§ **Exercise goal**
Give the count of lines in the data that include "foot", with no other words.

##### Material provided

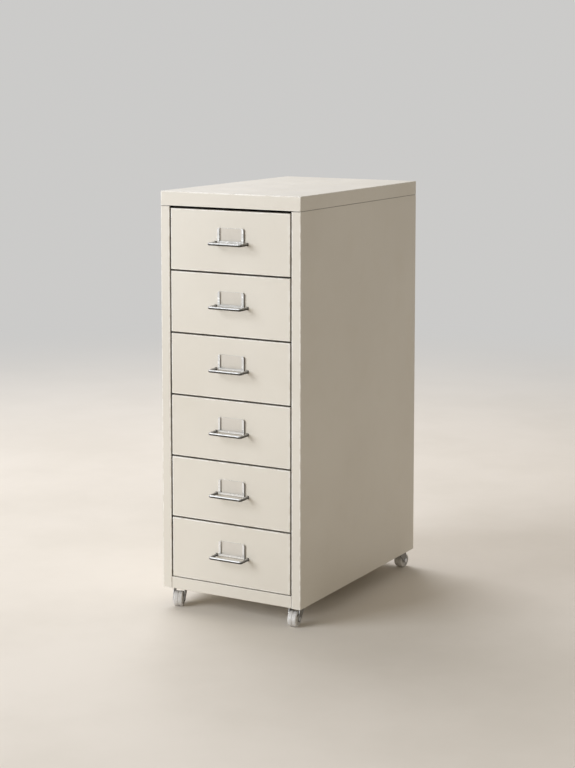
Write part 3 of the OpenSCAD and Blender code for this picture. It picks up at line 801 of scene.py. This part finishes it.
def casterWheel():
    half, radius, bore = wheel["width"] / 2, wheel["radius"], wheel["bore"]
    inner = radius - wheel["rim"]
    piece = addCylinder("wheelMaster", axleAt, radius, 2 * half, sideways)
    with editing(piece):
        for side in (-1, 1):
            pickFacing(piece, y=side)
            bpy.ops.mesh.inset(thickness=wheel["rim"])
            extrude(y=-side * wheel["dish"])
            scaleFromAxle(1 - wheel["dishSlope"] / inner)
            bpy.ops.mesh.inset(thickness=inner - wheel["dishSlope"] - wheel["hubRadius"])
            extrude(y=side * (wheel["hubHalf"] - half + wheel["dish"]))
            scaleFromAxle(wheel["hubTaper"])
            bpy.ops.mesh.inset(thickness=wheel["hubTaper"] * wheel["hubRadius"] - bore)
            bpy.ops.mesh.delete(type="FACE")
        pickEdges(piece, lambda a, b: near(a.y, b.y) and near(reachFromAxle(a), bore, loose)
                  and near(reachFromAxle(b), bore, loose))
        bpy.ops.mesh.bridge_edge_loops()
        for share in (-1, -wheel["grooveFloor"], wheel["grooveFloor"], 1):
            pickFaces(piece, lambda middle, normal: reachFromAxle(middle) > radius - mm
                      and not near(abs(middle.y), half))
            splitAt((0, share * wheel["groove"] / 2, 0), (0, 1, 0))
        floorEnd = wheel["groove"] * (1 + wheel["grooveFloor"]) / 4  # amid the groove's slope
        pickPoints(piece, lambda p: abs(p.y) < floorEnd and reachFromAxle(p) > radius - mm)
        scaleFromAxle(1 - wheel["grooveDeep"] / radius)
        pickEdges(piece, lambda a, b: near(abs(a.y), half) and near(a.y, b.y)
                  and min(reachFromAxle(a), reachFromAxle(b)) > radius - loose)
        roundOver(wheel["shoulder"], segments=5)
        pickEdges(piece, lambda a, b: near(a.y, b.y) and abs(a.y) > half - loose
                  and reachFromAxle(a) < inner + loose)
        roundOver(wheel["rimRound"], segments=2)
        weld()
    smooth(piece, angle=45)
    return piece


fork = {"crownHalf": 11 * mm, "shoulderDrop": 2.8 * mm, "legEnd": 4.9 * mm, "endSteps": 6,
        "sheet": 1.4 * mm, "fold": 2.3 * mm, "rim": 0.2 * mm}


def legRows():  # the x and z of both ends of each row, from the leg's shoulder down round its end
    half, end, steps = fork["crownHalf"], fork["legEnd"], fork["endSteps"]
    shoulderZ = caster["crownTop"] - fork["shoulderDrop"]
    rows = [((-half, shoulderZ), (half, shoulderZ))]
    touch = []  # where the leg's straight edges meet its round end
    for x, way in ((-half, 1), (half, -1)):
        away = Vector((x - axleAt.x, shoulderZ - axleAt.z))
        touch.append(math.atan2(away.y, away.x) + way * math.acos(end / away.length))
    if touch[0] > 0:
        touch[0] -= 2 * math.pi
    for i in range(steps):
        angles = [start + (-quarterTurn - start) * i / steps for start in touch]
        rows.append([(axleAt.x + end * math.cos(a), axleAt.z + end * math.sin(a))
                     for a in angles])
    return rows


def casterFork():
    top, half = caster["crownTop"], fork["crownHalf"]
    drop = 2 * top  # takes a new row clear of the rest, so that its ends are easy to pick
    piece = addPlane("forkMaster", (0, 0, top), (2 * half, 2 * caster["legOut"]))
    with editing(piece):
        for side in (-1, 1):
            y = side * caster["legOut"]
            before = ((-half, top), (half, top))
            pickEdges(piece, lambda a, b: edgeAt(a, b, y=y) and near(a.z, b.z))
            for row in legRows():
                extrude(z=-drop)
                for (oldX, oldZ), (x, z) in zip(before, row):
                    pickPoints(piece, lambda p: isAt(p, (oldX, y, oldZ - drop)))
                    bpy.ops.transform.translate(value=(x - oldX, 0, z - oldZ + drop))
                ends = [(x, y, z) for x, z in row]
                pickEdges(piece, lambda a, b: any(isAt(a, p) and isAt(b, q)
                                                  for p, q in (ends, ends[::-1])))
                before = row
            pickEdges(piece, lambda a, b: edgeAt(a, b, y=y, z=top))
            roundOver(fork["fold"], segments=4)
    thicken(piece, fork["sheet"], fork["rim"])
    smooth(piece)
    return piece


axle = {"radius": 2.5 * mm, "headRadius": 3.6 * mm, "headRise": 0.35 * mm,
        "domeSteps": ((0.35 * mm, 0.86), (0.2 * mm, 0.6)),  # rise, and what is left of the width
        "dimpleInset": 0.7 * mm, "dimpleDepth": 0.25 * mm}


def casterAxle():
    piece = addCylinder("axleMaster", axleAt, axle["radius"], 2 * caster["legOut"], sideways,
                        sides=32)
    with editing(piece):
        for side in (-1, 1):
            pickFacing(piece, y=side)
            extrude()
            scaleFromAxle(axle["headRadius"] / axle["radius"])
            extrude(y=side * axle["headRise"])
            for rise, left in axle["domeSteps"]:
                extrude(y=side * rise)
                scaleFromAxle(left)
            # dimple left by the riveting tool
            bpy.ops.mesh.inset(thickness=axle["dimpleInset"], depth=-axle["dimpleDepth"])
        weld()
    smooth(piece, angle=40)
    return piece


stem = {"radius": 4 * mm, "rivet": 5.6 * mm, "rivetHigh": 1.4 * mm, "rivetRound": 0.5 * mm,
        "collar": 7.2 * mm, "collarHigh": 1.6 * mm, "collarRound": 0.3 * mm, "length": 17.8 * mm}


def swivelStem():
    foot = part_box("caster_stems")[0][2]
    middle = (0, 0, foot + stem["rivetHigh"] / 2)
    piece = addCylinder("stemMaster", middle, stem["rivet"], stem["rivetHigh"], sides=48)
    grow = stem["collar"] / stem["radius"]
    with editing(piece):
        pickEdges(piece, lambda a, b: edgeAt(a, b, z=foot))
        roundOver(stem["rivetRound"])
        pickFacing(piece, z=1)
        bpy.ops.mesh.inset(thickness=stem["rivet"] - stem["radius"])
        extrude(z=caster["crownTop"] - foot - stem["rivetHigh"])
        extrude()
        resize(grow, grow, 1, (0, 0, 0))
        extrude(z=stem["collarHigh"])
        bpy.ops.mesh.inset(thickness=stem["collar"] - stem["radius"])
        extrude(z=stem["length"])
        pickEdges(piece, lambda a, b: near(a.z, b.z)
                  and math.hypot(a.x, a.y) > stem["collar"] - loose)
        roundOver(stem["collarRound"], segments=2)
        weld()
    smooth(piece, angle=40)
    return piece


wheelMaster, forkMaster = casterWheel(), casterFork()
axleMaster, stemMaster = casterAxle(), swivelStem()
joints = {joint["name"]: joint for joint in frame["joints"]}
stems = []
for corner in ("front_left", "front_right", "back_left", "back_right"):
    body = f"caster_{corner}"
    title = "caster" + corner.title().replace("_", "")
    swivel = Vector(joints[f"{body}_swivel"]["pos_m"])
    roll = Vector(joints[f"{body}_roll"]["pos_m"])
    spot = Matrix.Translation((swivel.x, swivel.y, 0))
    turned = spot @ Matrix.Rotation(math.atan2(roll.y - swivel.y, roll.x - swivel.x), 4, "Z")
    settle(copied(wheelMaster, title + "Wheel", turned),
           body + "_wheel", body + "_roller", plasticFinish)
    settle(copied(forkMaster, title + "Fork", turned), body + "_fork", body, forkChrome)
    settle(copied(axleMaster, title + "Axle", turned), body + "_axle", body, zincFinish)
    stems.append(copied(stemMaster, "stem", spot))
discard(wheelMaster, forkMaster, axleMaster, stemMaster)
settle(joined("casterStemSet", stems), "caster_stems", "cabinet", zincFinish)
print("stage: casters ready")

# Floor, light and camera
stage = {
    "floorRadius": 6.0, "floor": (0.77, 0.718, 0.645, 1), "floorShade": (0.72, 0.67, 0.595, 1),
    "floorRoughness": 0.75, "floorShine": 0.2, "toneRange": (0.35, 0.7),
    "tone": {"scale": 2.2, "detail": 6.0, "roughness": 0.6},
    "pores": {"scale": 160.0, "detail": 4.0}, "poreDepth": 0.05 * mm, "poreStrength": 0.3,
    "backdrop": (0.60, 0.595, 0.585, 1), "fadeStart": 0.9, "fadeEnd": 3.2,
    "ambient": (0.378, 0.349, 0.307, 1), "lampAim": (0, 0, 0.38),
    "key": {"at": (-2.9, -4.0, 2.1), "size": 3.0, "power": 205.0, "colour": (0.88, 0.925, 1.0)},
    "window": {"at": (-1.8, 1.3, 3.2), "size": 2.4, "power": 88.0, "colour": (0.94, 0.95, 1.0)},
}
camera = {"at": (1.5249, -2.6962, 0.935), "pitch": 6.0, "azimuth": 29.570, "focal": 1781.4,
          "frame": (575, 768), "middle": 246.89, "sensor": 36.0, "clip": (0.05, 60.0)}


def seenDirectly(tree):
    path = addNode(tree, "ShaderNodeLightPath").outputs
    seen = calc(tree, "MAXIMUM", path["Is Camera Ray"], path["Is Glossy Ray"])
    return calc(tree, "MAXIMUM", seen, path["Is Transmission Ray"])


def mixShaders(tree, mask, first, second, output):
    mix = addNode(tree, "ShaderNodeMixShader", {0: mask, 1: first, 2: second})
    tree.links.new(mix.outputs[0], output)


def layFloor():
    pickNothing()
    bpy.ops.mesh.primitive_circle_add(vertices=96, radius=stage["floorRadius"], fill_type="NGON")
    floor = bpy.context.active_object
    floor.name = "studioFloor"
    material, tree, shader = startMaterial("studioFloorPaint", Roughness=stage["floorRoughness"])
    shader.inputs["Specular IOR Level"].default_value = stage["floorShine"]
    place = objectPlace(tree)
    tone = ramped(tree, noise(tree, place, **stage["tone"]), *stage["toneRange"])
    colour = tinted(tree, tone, stage["floor"], stage["floorShade"])
    tree.links.new(colour, shader.inputs["Base Color"])
    pores = noise(tree, place, **stage["pores"])
    addBump(tree, shader, pores, stage["poreDepth"], stage["poreStrength"])
    # further out the floor fades into the backdrop
    reach = addNode(tree, "ShaderNodeVectorMath", {0: place}, operation="LENGTH").outputs["Value"]
    faded = ramped(tree, reach, stage["fadeStart"], stage["fadeEnd"])
    glow = addNode(tree, "ShaderNodeEmission", {"Color": stage["backdrop"], "Strength": 1.0})
    mask = calc(tree, "MULTIPLY", faded, seenDirectly(tree))
    surface = tree.nodes["Material Output"].inputs["Surface"]
    mixShaders(tree, mask, shader.outputs[0], glow.outputs[0], surface)
    floor.data.materials.append(material)


def setWorld():
    world = bpy.data.worlds.new("studioAir")
    bpy.context.scene.world = world
    world.use_nodes = True
    tree = world.node_tree
    air = tree.nodes["Background"]
    air.inputs["Color"].default_value = stage["ambient"]
    drop = addNode(tree, "ShaderNodeBackground", {"Color": stage["backdrop"], "Strength": 1.0})
    surface = tree.nodes["World Output"].inputs["Surface"]
    mixShaders(tree, seenDirectly(tree), air.outputs[0], drop.outputs[0], surface)


def addLamp(name, values):
    data = bpy.data.lights.new(name, "AREA")
    data.energy, data.size, data.color = values["power"], values["size"], values["colour"]
    lamp = bpy.data.objects.new(name, data)
    bpy.context.scene.collection.objects.link(lamp)
    lamp.location = values["at"]
    way = Vector(stage["lampAim"]) - Vector(values["at"])
    lamp.rotation_euler = way.to_track_quat("-Z", "Y").to_euler()


def setCamera():
    longSide = max(camera["frame"])
    data = bpy.data.cameras.new("photoCamera")
    data.sensor_fit, data.sensor_width = "AUTO", camera["sensor"]
    data.lens = camera["focal"] * data.sensor_width / longSide
    data.shift_y = (camera["middle"] - camera["frame"][1] / 2) / longSide
    data.clip_start, data.clip_end = camera["clip"]
    viewer = bpy.data.objects.new("photoCamera", data)
    bpy.context.scene.collection.objects.link(viewer)
    viewer.location = camera["at"]
    viewer.rotation_euler = (math.radians(90 - camera["pitch"]), 0,
                             math.radians(camera["azimuth"]))
    bpy.context.scene.camera = viewer


layFloor()
setWorld()
addLamp("keyLamp", stage["key"])
addLamp("windowLamp", stage["window"])
setCamera()
bpy.context.scene.view_settings.view_transform = "Standard"
print("stage: studio ready")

##########

§ **Exercise output**
4